En tous les cas, il y a une énergie, un désir de vivre, qui est un des anneaux de la chaîne des douze causes interdépendantes et qui provoque une nouvelle naissance. Et ce qui détermine la qualité ou la nature de cette nouvelle naissance sera tout le karma passé de la personne qui décède, mais aussi et d'une manière beaucoup plus déterminante, la dernière pensée avant la mort. C'est une des raisons pour lesquelles les bouddhistes considèrent qu'il faut absolument laisser les mourants, le plus possible dans la paix pour leur permettre d'avoir les meilleurs pensées au moment de mourir, de manière à renaître dans les meilleurs conditions, puisque cette dernière pensée est déterminante pour la suite. La dernière pensée d'un bodhisattva, ce n'est pas le nirvana, ce n'est pas l'extinction définitive, c'est de renaître dans les conditions où il pourra de nouveau continuer à aider les êtres qui souffrent. Et dans la mesure où l’on est capable de faire ce vœu du fond du cœur, on a déjà réalisé le nirvana. Parce que le bodhisattva est déjà libéré de l'ego qui a ses préférences, qui veut ceci, qui ne veut pas cela, et qui s'attache à ses jouissances, etc. Et donc, il n'y a aucune notion de sacrifice ou de renoncement de la part d'un bodhisattva. Il y a simplement la continuation de bodaishin, de l'esprit d'éveil, qui trouvera sa forme d'une manière ou d'une autre dans une nouvelle existence où que ce soit.
En ce qui concerne l'influence du karma par rapport aux renaissances, généralement la consolation des bouddhistes c’est de se dire: "J'ai bien agi dans cette vie, donc j'aurai forcément une bonne renaissance." C'est une consolation que l'on peut apporter si on accompagne un bouddhiste, lui rappeler qu'il a bien pratiqué toute sa vie, qu’il aura forcément une bonne renaissance et donc qu’il n’a pas à s'inquiéter pour l'avenir.

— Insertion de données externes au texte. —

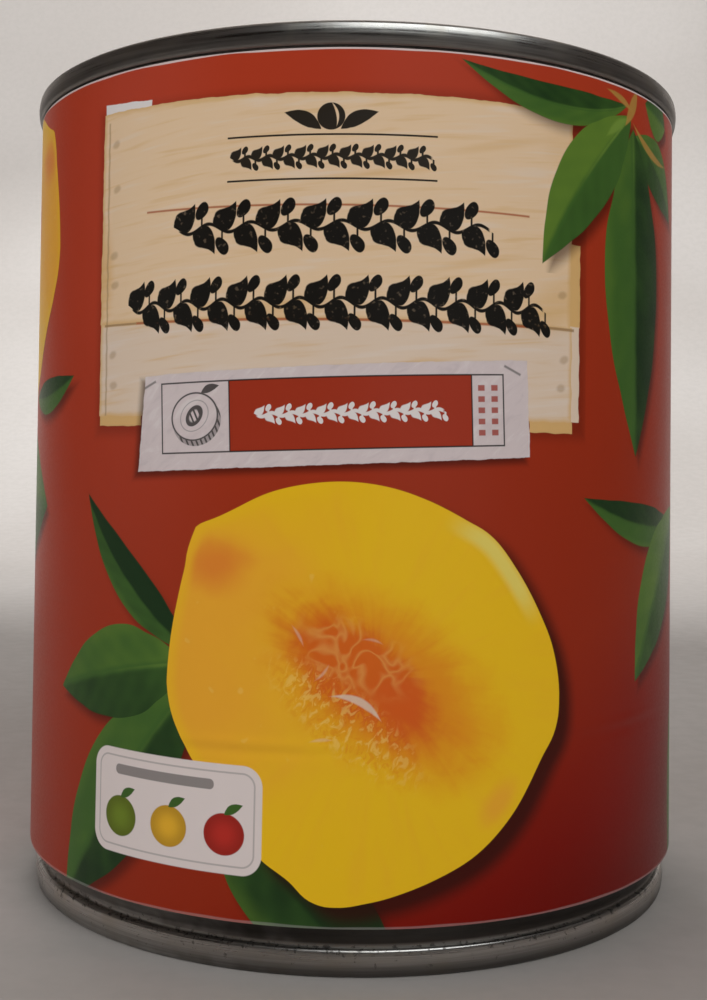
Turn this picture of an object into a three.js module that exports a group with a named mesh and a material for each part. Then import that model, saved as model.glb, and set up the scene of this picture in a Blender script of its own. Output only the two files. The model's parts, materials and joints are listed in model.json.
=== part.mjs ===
// A shut steel food can of the 850 ml size, with a paper sleeve glued round it.
// Millimetres, +Z up. The origin is the middle of the rim it stands on, and the
// middle of the sleeve's picture faces -Y. Every piece is a solid of revolution.
import * as THREE from 'three';

// The whole can
const canHeight = 118;
const wallRadius = 49.5;
const segments = 64;

// Double seams: the rolled rims that join the wall to its two ends
const topSeamRadius = 50.4;
const topSeamHeight = 3.1;
const bottomSeamRadius = 48.9;
const bottomSeamHeight = 3.5;
const seamThickness = 1.35;
const crownRounding = 0.4;
const seamLipRounding = 0.35;

// Necked-in foot, so that the can nests in the rim of the one below
const neckRadius = 47.9;
const neckStart = 4.0;
const neckEnd = 7.2;
const neckSteps = 6;

// Recessed ends, all depths measured inwards from the crown of their seam
const grooveDepth = 4.4;
const grooveWidth = 1.6;
const chuckWallLean = 0.5;
const panelDepth = 3.1;
const panelShoulder = 1.1;
const beadRadii = [18, 28.5, 38.5];
const beadHalfWidth = 2.4;
const beadHeight = 0.6;
const endThickness = 0.8;

// Paper sleeve
const sleeveGap = 0.1;
const paperThickness = 0.2;
const sleeveBottom = 6.4;
const sleeveTop = 114.6;

// Finishes
const tinplate = { color: 0x938b84, roughness: 0.32, metalness: 1 };
const redPaper = { color: 0x963829, roughness: 0.45, metalness: 0 };

// The planes on which the ends meet the body
const lowerPlane = grooveDepth + endThickness;
const upperPlane = canHeight - lowerPlane;

// The wall's outer radius at a height: straight, but drawn in above the lower seam.
function wallRadiusAt(z) {
  const t = THREE.MathUtils.smoothstep(z, neckStart, neckEnd);
  return THREE.MathUtils.lerp(neckRadius, wallRadius, t);
}

// Points up the wall between two heights, close together only along the neck.
function wallPoints(zFrom, zTo) {
  const heights = [zFrom];
  for (let i = 0; i <= neckSteps; i += 1) {
    const z = THREE.MathUtils.lerp(neckStart, neckEnd, i / neckSteps);
    if (z > zFrom && z < zTo) heights.push(z);
  }
  heights.push(zTo);
  return heights.map((z) => [wallRadiusAt(z), z]);
}

// The outside of an end, from the middle of its panel to the lip of its seam, as
// radius and depth below the crown: beads, panel edge, groove, chuck wall, seam.
function endFace(seamRadius, seamHeight) {
  const innerRadius = seamRadius - seamThickness;
  const grooveOuter = innerRadius - chuckWallLean;
  const grooveInner = grooveOuter - grooveWidth;
  const face = [[0, panelDepth]];
  for (const radius of beadRadii) {
    face.push([radius - beadHalfWidth, panelDepth]);
    face.push([radius - beadHalfWidth / 2, panelDepth - beadHeight]);
    face.push([radius + beadHalfWidth / 2, panelDepth - beadHeight]);
    face.push([radius + beadHalfWidth, panelDepth]);
  }
  face.push([grooveInner - panelShoulder, panelDepth]);
  face.push([grooveInner, grooveDepth]);
  face.push([grooveOuter, grooveDepth]);
  face.push([innerRadius, crownRounding]);
  face.push([innerRadius + crownRounding, 0]);
  face.push([seamRadius - crownRounding, 0]);
  face.push([seamRadius, crownRounding]);
  face.push([seamRadius, seamHeight - seamLipRounding]);
  face.push([seamRadius - seamLipRounding, seamHeight]);
  return face;
}

// Turns an outline of [radius, height] points, listed so that the outer side runs
// upwards, round the Z axis.
function turned(name, outline, finish) {
  const points = outline.map(([radius, height]) => new THREE.Vector2(radius, height));
  const geometry = new THREE.LatheGeometry(points, segments);
  geometry.rotateX(Math.PI / 2);
  const mesh = new THREE.Mesh(geometry, new THREE.MeshStandardMaterial(finish));
  mesh.name = name;
  return mesh;
}

// The wall with what it holds, one solid because the can is shut.
function canBody() {
  const outline = [[0, lowerPlane], ...wallPoints(lowerPlane, upperPlane), [0, upperPlane]];
  return turned('can_body', outline, tinplate);
}

// The upper end, with the last of the wall that its seam grips.
function topEnd() {
  const face = endFace(topSeamRadius, topSeamHeight);
  const seam = face.reverse().map(([radius, depth]) => [radius, canHeight - depth]);
  const wall = wallPoints(upperPlane, canHeight - topSeamHeight);
  return turned('top_end', [[0, upperPlane], ...wall, ...seam], tinplate);
}

// The lower end, with the foot of the neck that its seam grips.
function bottomEnd() {
  const face = endFace(bottomSeamRadius, bottomSeamHeight);
  const wall = wallPoints(bottomSeamHeight, lowerPlane);
  return turned('bottom_end', [...face, ...wall, [0, lowerPlane]], tinplate);
}

// The paper sleeve, a thin closed ring that stands just clear of the wall.
function paperSleeve() {
  const inner = wallRadius + sleeveGap;
  const outer = inner + paperThickness;
  const outline = [
    [inner, sleeveBottom],
    [outer, sleeveBottom],
    [outer, sleeveTop],
    [inner, sleeveTop],
    [inner, sleeveBottom],
  ];
  return turned('label', outline, redPaper);
}

const foodCan = new THREE.Group();
foodCan.add(canBody(), topEnd(), bottomEnd(), paperSleeve());

export default foodCan;
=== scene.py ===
import json
import math

import bmesh
import bpy
from mathutils import Matrix, Vector

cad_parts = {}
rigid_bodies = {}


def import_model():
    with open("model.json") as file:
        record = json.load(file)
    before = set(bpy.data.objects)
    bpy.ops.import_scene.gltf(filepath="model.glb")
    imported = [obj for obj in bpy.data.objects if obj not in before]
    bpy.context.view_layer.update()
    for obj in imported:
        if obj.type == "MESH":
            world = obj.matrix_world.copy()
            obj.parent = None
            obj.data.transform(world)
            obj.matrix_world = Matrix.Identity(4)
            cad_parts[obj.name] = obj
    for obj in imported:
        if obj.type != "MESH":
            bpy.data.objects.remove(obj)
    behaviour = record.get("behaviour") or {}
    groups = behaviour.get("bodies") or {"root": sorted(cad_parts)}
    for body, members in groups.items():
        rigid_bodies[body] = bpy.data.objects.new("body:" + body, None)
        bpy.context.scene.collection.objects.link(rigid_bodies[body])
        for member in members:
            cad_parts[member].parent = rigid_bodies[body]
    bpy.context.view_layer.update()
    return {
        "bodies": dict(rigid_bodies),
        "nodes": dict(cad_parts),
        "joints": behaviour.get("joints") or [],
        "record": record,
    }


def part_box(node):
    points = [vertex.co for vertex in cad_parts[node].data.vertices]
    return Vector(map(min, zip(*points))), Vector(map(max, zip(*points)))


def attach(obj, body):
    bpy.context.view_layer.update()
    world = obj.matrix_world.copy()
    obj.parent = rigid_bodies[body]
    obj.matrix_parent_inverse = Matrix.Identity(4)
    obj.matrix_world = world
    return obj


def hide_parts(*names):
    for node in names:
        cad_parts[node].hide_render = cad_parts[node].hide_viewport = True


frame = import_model()
bpy.ops.object.select_all(action="DESELECT")
print("frame loaded")

mm = 0.001
fullTurn = 2 * math.pi
smoothAngle = math.radians(35)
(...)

C'est un enseignement que Bouddha a donné souvent: "Si vous menez une vie juste, vous aurez une bonne renaissance."
Ceci étant dit, l'enseignement ultime du Bouddha c'était de ne pas renaître. Ne pas renaître du tout, c'est arrêter le cycle du samsara, de la transmigration. Le sens ultime de l'enseignement du Bouddha c'est d'abandonner l'ego qui s'attache aux mérites, au bon karma, dans l'espoir de continuer à exister dans une entité individuelle. Et même si cette théorie des mérites existe, l'enseignement ultime du Bouddha, c'est l'enseignement de mushotoku, c'est-à-dire un enseignement de libération, un enseignement de lâcher prise.
En même temps, c'est réaliser, qu'au fond, il n'y a rien à lâcher. Le lâcher prise est possible parce qu'il n'y a rien à lâcher! Il n'y a personne qui lâche, sinon il n'y aurait pas de lâcher prise possible. On essaierait de se débarrasser de quelque chose qui nous collerait aux doigts, cela nous appartiendrait trop pour qu'on puisse l'abandonner. Comme rien ne nous appartient, y compris le mauvais karma, on peut le lâcher. Et c'est ça qui au fond est l'enseignement ultime du Bouddha par rapport au moment de la mort, c'est de réaliser ce lâcher prise.